The type of dancer I've become
I went to a contra dance yesterday, and I confirmed who I was before, and who I am now. What I mean is, there are three types of contra dancers: the Dabblers, the Steady Eddies, and the HCDs.
The Dabbler is the easiest to become. Dabblers show up on occasion, when they feel like it, and they cannot be counted on as a Steady Eddie can: the Steady Eddies are the loyal ones of the bunch, the ones who fill the local dances consistently, who aren't scampering off the to the big gigs. They are home to make things happen, to teach the newbies and welcome back the Dabblers. If dancing were dating, then the Steady Eddies are the kind you’d want to marry.
The Hard Core Dancers, or HCDs, are a different bunch. They are a little crazy, a lot enthusiastic, and one hundred percent addicted.
I should know.

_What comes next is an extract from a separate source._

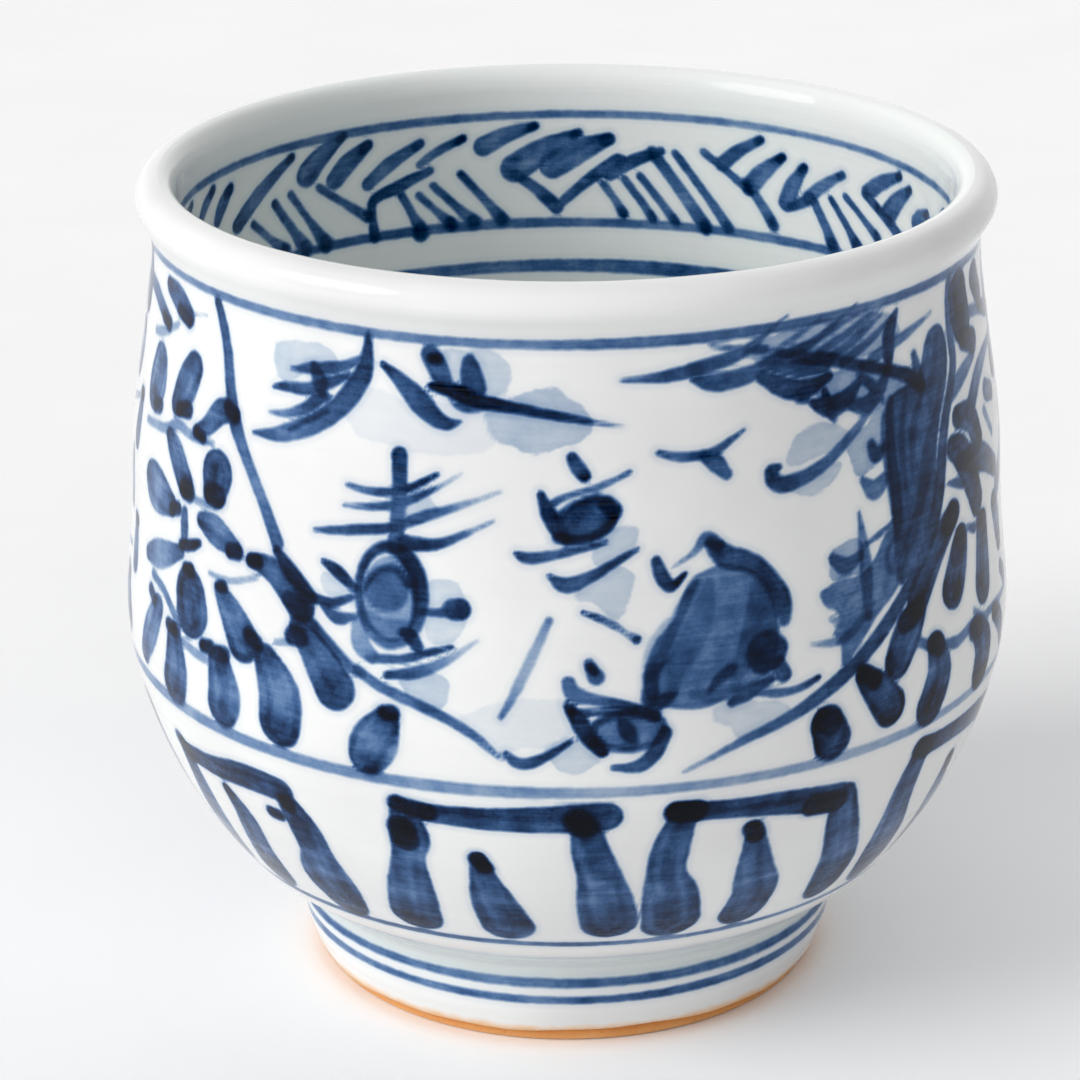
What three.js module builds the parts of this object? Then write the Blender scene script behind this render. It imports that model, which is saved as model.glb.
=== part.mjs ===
import * as THREE from 'three';

// A handleless porcelain teacup, in millimetres, +Z up, standing on its foot at z = 0.
// A rounded bowl swells to a low belly, draws in to a neck and ends in a thick rolled lip.
// Every piece is a body of revolution about Z: the clay bowl, the clay foot ring that it stands
// on, and three coats of glaze. The foot ring's standing edge is left bare.

// Overall sizes.
const CUP_HEIGHT = 80.6;
const BELLY_RADIUS = 43.1;
const BELLY_HEIGHT = 37.5;
const NECK_RADIUS = 39.4;
const NECK_HEIGHT = 74.6;
const LIP_RADIUS = 40.8;
const LIP_HEIGHT = 78.2;
const CREST_RADIUS = 38.6;

// Foot ring and the recess inside it.
const FOOT_TOP = 6.5;
const FOOT_OUTER_RADIUS = 26.8;
const FOOT_INNER_RADIUS = 22.0;
const STANDING_INNER_RADIUS = 22.6;
const STANDING_OUTER_RADIUS = 24.2;
const BARE_EDGE_HEIGHT = 1.5;
const BARE_EDGE_OUTER_RADIUS = 25.3;
const BARE_EDGE_INNER_RADIUS = 22.3;

// Inside of the bowl.
const FLOOR_HEIGHT = 11.0;
const MOUTH_RADIUS = 36.9;

// Glaze and faceting.
const GLAZE_THICKNESS = 0.4;
const WELL_FILLET = 1.2;
const STEPS_ROUND = 48;
const STEPS_PER_RING = 2;

// Outlines are lists of points in the half-plane (radius, height).
const at = (radius, height) => new THREE.Vector2(radius, height);

// A smooth outline through a few rings of the cup.
function smoothThrough(rings) {
  const curve = new THREE.SplineCurve(rings);
  return curve.getPoints(STEPS_PER_RING * (rings.length - 1));
}

// The same outline moved by a distance to its left, as seen when walking along it.
function offsetLeft(outline, distance) {
  return outline.map((point, i) => {
    const before = outline[Math.max(i - 1, 0)];
    const after = outline[Math.min(i + 1, outline.length - 1)];
    const along = after.clone().sub(before).normalize();
    return at(point.x - along.y * distance, point.y + along.x * distance);
  });
}

// The glazed surface in one line: up the foot and the outside, over the lip, down to the floor.
const glazedFoot = [
  at(BARE_EDGE_OUTER_RADIUS, BARE_EDGE_HEIGHT),
  at(26.3, 4.0),
];
const glazedOutside = smoothThrough([
  at(FOOT_OUTER_RADIUS, FOOT_TOP),
  at(27.4, 9.4),
  at(33.0, 13.8),
  at(38.4, 21.5),
  at(41.7, 29.5),
  at(BELLY_RADIUS, BELLY_HEIGHT),
  at(42.3, 47.5),
  at(41.7, 57.0),
  at(40.2, 67.0),
  at(NECK_RADIUS, NECK_HEIGHT),
  at(LIP_RADIUS, LIP_HEIGHT),
  at(40.1, 80.1),
  at(CREST_RADIUS, CUP_HEIGHT),
]);
const glazedInside = smoothThrough([
  at(CREST_RADIUS, CUP_HEIGHT),
  at(37.2, 79.6),
  at(MOUTH_RADIUS, 76.0),
  at(38.1, 63.5),
  at(39.1, 48.0),
  at(38.8, 36.0),
  at(35.6, 24.0),
  at(28.0, 15.2),
  at(15.0, 11.7),
  at(0, FLOOR_HEIGHT),
]);
const glazedLine = [...glazedFoot, ...glazedOutside, ...glazedInside.slice(1)];

// The clay lies one glaze thickness below the glazed surface.
const clayLine = offsetLeft(glazedLine, GLAZE_THICKNESS);
const footJoint = glazedFoot.length;
const crest = footJoint + glazedOutside.length - 1;
clayLine[0].y = BARE_EDGE_HEIGHT;
clayLine[footJoint].y = FOOT_TOP;
clayLine[crest].set(CREST_RADIUS, CUP_HEIGHT - GLAZE_THICKNESS);
clayLine[clayLine.length - 1].set(0, FLOOR_HEIGHT - GLAZE_THICKNESS);

// The recess under the cup: its glazed surface runs from the centre out and down the wall.
const wellCeiling = FOOT_TOP - GLAZE_THICKNESS;
const glazedWell = [
  at(0, wellCeiling),
  at(FOOT_INNER_RADIUS - GLAZE_THICKNESS - WELL_FILLET, wellCeiling),
  at(FOOT_INNER_RADIUS - GLAZE_THICKNESS, wellCeiling - WELL_FILLET),
  at(BARE_EDGE_INNER_RADIUS - GLAZE_THICKNESS, BARE_EDGE_HEIGHT),
];

// Each outline keeps its solid on the left, starting and ending on the axis or on itself.
const bowlOutline = [
  at(0, FOOT_TOP),
  at(FOOT_INNER_RADIUS, FOOT_TOP),
  ...clayLine.slice(footJoint),
];
const footOutline = [
  at(STANDING_INNER_RADIUS, 0),
  at(STANDING_OUTER_RADIUS, 0),
  at(24.7, 0.5),
  ...clayLine.slice(0, footJoint + 1),
  at(FOOT_INNER_RADIUS, FOOT_TOP),
  at(BARE_EDGE_INNER_RADIUS, BARE_EDGE_HEIGHT),
  at(STANDING_INNER_RADIUS, 0),
];
const outerGlazeOutline = [
  ...glazedLine.slice(0, crest + 1),
  ...clayLine.slice(0, crest + 1).reverse(),
  glazedLine[0],
];
const innerGlazeOutline = [
  ...clayLine.slice(crest).reverse(),
  ...glazedLine.slice(crest),
];
const wellGlazeOutline = [
  ...glazedWell,
  at(BARE_EDGE_INNER_RADIUS, BARE_EDGE_HEIGHT),
  at(FOOT_INNER_RADIUS, FOOT_TOP),
  at(0, FOOT_TOP),
];

const clay = { color: 0xe9e2d6, roughness: 0.75, metalness: 0 };
const bareClay = { color: 0xc98f55, roughness: 0.85, metalness: 0 };
const whiteGlaze = { color: 0xe6e8ea, roughness: 0.12, metalness: 0 };
const celadonTint = { color: 0xd5dedd, roughness: 0.12, metalness: 0 };

// One named piece: its outline turned once round the Z axis.
function turned(name, outline, finish) {
  const geometry = new THREE.LatheGeometry(outline, STEPS_ROUND);
  geometry.rotateX(Math.PI / 2);
  const mesh = new THREE.Mesh(geometry, new THREE.MeshStandardMaterial(finish));
  mesh.name = name;
  return mesh;
}

const group = new THREE.Group();
group.add(turned('porcelain_bowl', bowlOutline, clay));
group.add(turned('foot_ring', footOutline, bareClay));
group.add(turned('outer_glaze', outerGlazeOutline, whiteGlaze));
group.add(turned('inner_glaze', innerGlazeOutline, celadonTint));
group.add(turned('foot_well_glaze', wellGlazeOutline, celadonTint));

export default group;
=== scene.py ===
"""The looks of a handleless porcelain teacup with blue brush painting under its glaze.

The glaze coats and the bare foot are fine turned meshes in the CAD model's own outline. The
painting is worked out here, stroke by stroke, as values on the mesh points: how far a point is
from the nearest stroke, and how dense the pigment is there. The materials turn both into ink.
"""

import math

import bpy
import numpy as np
from mathutils import Matrix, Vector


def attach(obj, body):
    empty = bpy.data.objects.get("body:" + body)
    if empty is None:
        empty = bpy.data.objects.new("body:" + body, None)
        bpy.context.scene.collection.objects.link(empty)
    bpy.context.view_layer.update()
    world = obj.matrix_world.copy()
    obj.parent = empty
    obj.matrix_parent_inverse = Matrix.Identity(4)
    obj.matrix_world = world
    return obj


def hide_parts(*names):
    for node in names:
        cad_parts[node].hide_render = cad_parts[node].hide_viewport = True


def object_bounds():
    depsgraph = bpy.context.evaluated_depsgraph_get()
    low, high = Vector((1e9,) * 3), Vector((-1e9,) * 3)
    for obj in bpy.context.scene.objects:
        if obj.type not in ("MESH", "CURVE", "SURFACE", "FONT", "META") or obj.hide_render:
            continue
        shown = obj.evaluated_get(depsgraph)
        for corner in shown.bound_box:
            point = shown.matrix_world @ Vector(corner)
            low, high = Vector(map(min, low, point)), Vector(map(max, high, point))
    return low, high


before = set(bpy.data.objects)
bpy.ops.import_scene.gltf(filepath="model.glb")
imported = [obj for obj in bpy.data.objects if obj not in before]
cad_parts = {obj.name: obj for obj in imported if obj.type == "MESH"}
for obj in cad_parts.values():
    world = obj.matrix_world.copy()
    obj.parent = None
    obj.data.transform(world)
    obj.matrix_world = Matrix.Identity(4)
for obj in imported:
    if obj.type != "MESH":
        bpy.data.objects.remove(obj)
CAD_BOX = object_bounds()

# Outline of the cup, (radius, height) in mm, as in the part's source.
CUP_HEIGHT = 80.6
CREST = (38.6, 80.6)
GLAZED_FOOT = [(24.95, 1.4), (25.3, 1.55), (25.62, 2.3), (26.3, 4.0)]
GLAZED_OUTSIDE = [
    (26.8, 6.5),
    (27.4, 9.4),
    (33.0, 13.8),
    (38.4, 21.5),
    (41.7, 29.5),
    (43.1, 37.5),
    (42.3, 47.5),
    (41.7, 57.0),
    (40.2, 67.0),
    (39.4, 74.6),
    (40.8, 78.2),
    (40.1, 80.1),
    CREST,
]
GLAZED_INSIDE = [
    (0.0, 11.0),
    (15.0, 11.7),
    (28.0, 15.2),
    (35.6, 24.0),
    (38.8, 36.0),
    (39.1, 48.0),
    (38.1, 63.5),
    (36.9, 76.0),
    (37.2, 79.6),
    CREST,
]
FOOT_TOP = 6.5
FOOT_INNER_RADIUS = 22.0
BARE_EDGE_HEIGHT = 1.5
GLAZE_THICKNESS = 0.4
BELLY_RADIUS = 43.1

# The frame's height sets the scale, so the looks follow the CAD model's size.
MM = CAD_BOX[1].z / CUP_HEIGHT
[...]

I was one.
This is what being an HCD means:
—Going to all dances within an 80-mile radius, even if they fall on a weekday evening. Not minding that you won’t get home until after midnight and will have to be up at 6 the next morning. The need to dance is greater than the need to sleep. Always.
—Going to many dance weekends, which are basically dance camps for big kids. And not going to one or two, and not just the local ones (those alone do not make you HC). These weekends must be an hour or two or 6 or 12 away. You don’t have to drive. You can fly. You do what it takes to get there.

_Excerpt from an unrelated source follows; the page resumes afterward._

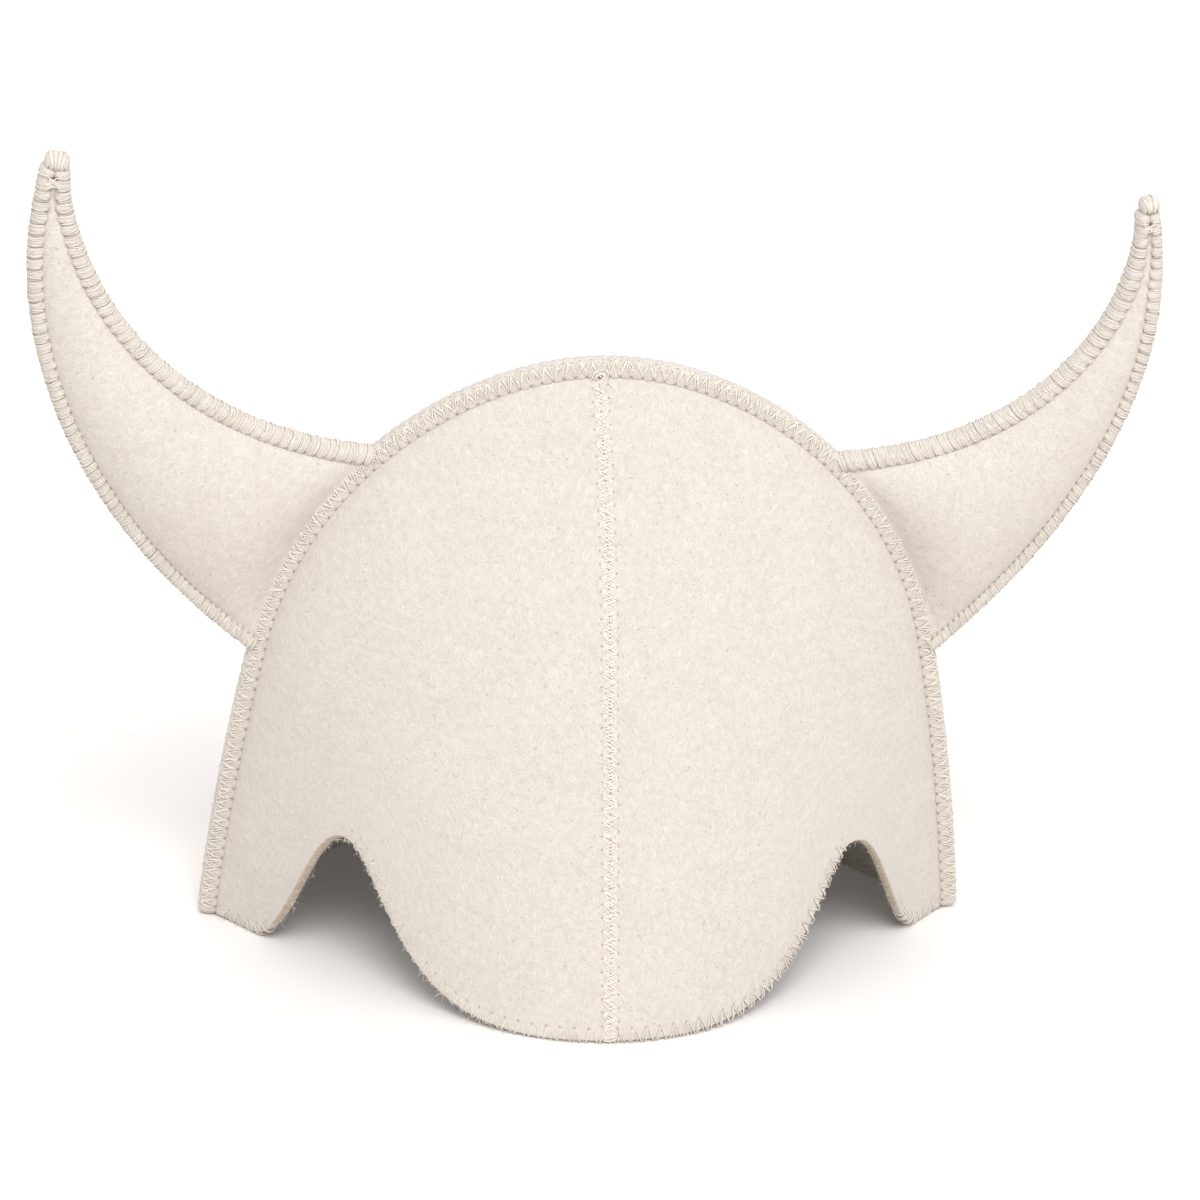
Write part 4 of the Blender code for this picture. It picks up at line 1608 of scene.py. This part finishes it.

—Being willing to camp on dance weekends on very cold nights in your tent, which you purchased solely for this purpose. Being willing to wear a knit cap while sleeping and be comfortable watching your breath billow out in clouds. Tolerating neighbor campers who talk loudly at 2 am, who stay up late strumming the guitar and singing, who snore and who have kids who wake up giggling and screaming before sunrise. And sure, the need to dance is greater than the need to sleep, but the need to sleep is greater than the need to be annoyed. Still, you are HC. You manage.
—Being okay showering with the masses at dance weekends, which means feeling okay naked in front of people. A lot of people. The same people you will see standing in line with you for coffee in the morning. A long line.
—Working your vacation around dance schedules, and making sure your vacation destinations revolve around where to dance.
—Missing some holidays with your family because of dancing. Your family will not like this. But you are HC. You don’t ask their opinion.
As you can see, I was rabid about dancing, but it’s no wonder: I owe my heart to contra. The dance mended me at a time when I felt most broken. I found pure joy in the dance, and felt most whole when spinning on the dance floor. That lasted for weeks, then months, then years.
Then ended. What happened?
Maybe I got tired of all the running around. Maybe I got too hooked on the energy of dance weekends—full of the best music and advanced, no-walk-through dances and the greatest dancers—so much that the local dances lost their fizz. Maybe I became what I used to refer to as a Dance Snob. (I still refer to it that way, but I don’t like to say it out loud.) Or maybe I no longer needed contra dance the way I had before: maybe I was mended.
Now? I’m not even a loyal Steady Eddie: I’ve become the dreaded Dabbler.
I don't miss the fever of juggling my schedule, trying to fit in what I wanted with what others wanted. I don’t miss the lack of sleep. Or the long drives. But I do miss the exuberance of doing something that had no prize, no end goal, that was—when the dance was great—all soul and elation.
I know the truth: Nothing else will ever be quite like a fine swing or a wicked twirl. And nothing will ever be exactly like the force that brought me back to myself through dance, that made me whole instead of splintered, that made me happy again when I was sure that happiness was impossible.
I experienced it again, yesterday, for two hours in Jonesborough, at a dance where the music swelled and the people rocked. It took me back in time. We were doing some difficult dances, and I was dizzying my way through them. At one point, I got to the right spot on time, and I must have had a surprised look on my face (I had bungled it a few times), and the dancer I came to said, “You’re exactly where you’re supposed to be!”
And I thought, This dance. Right here, right now. Exactly.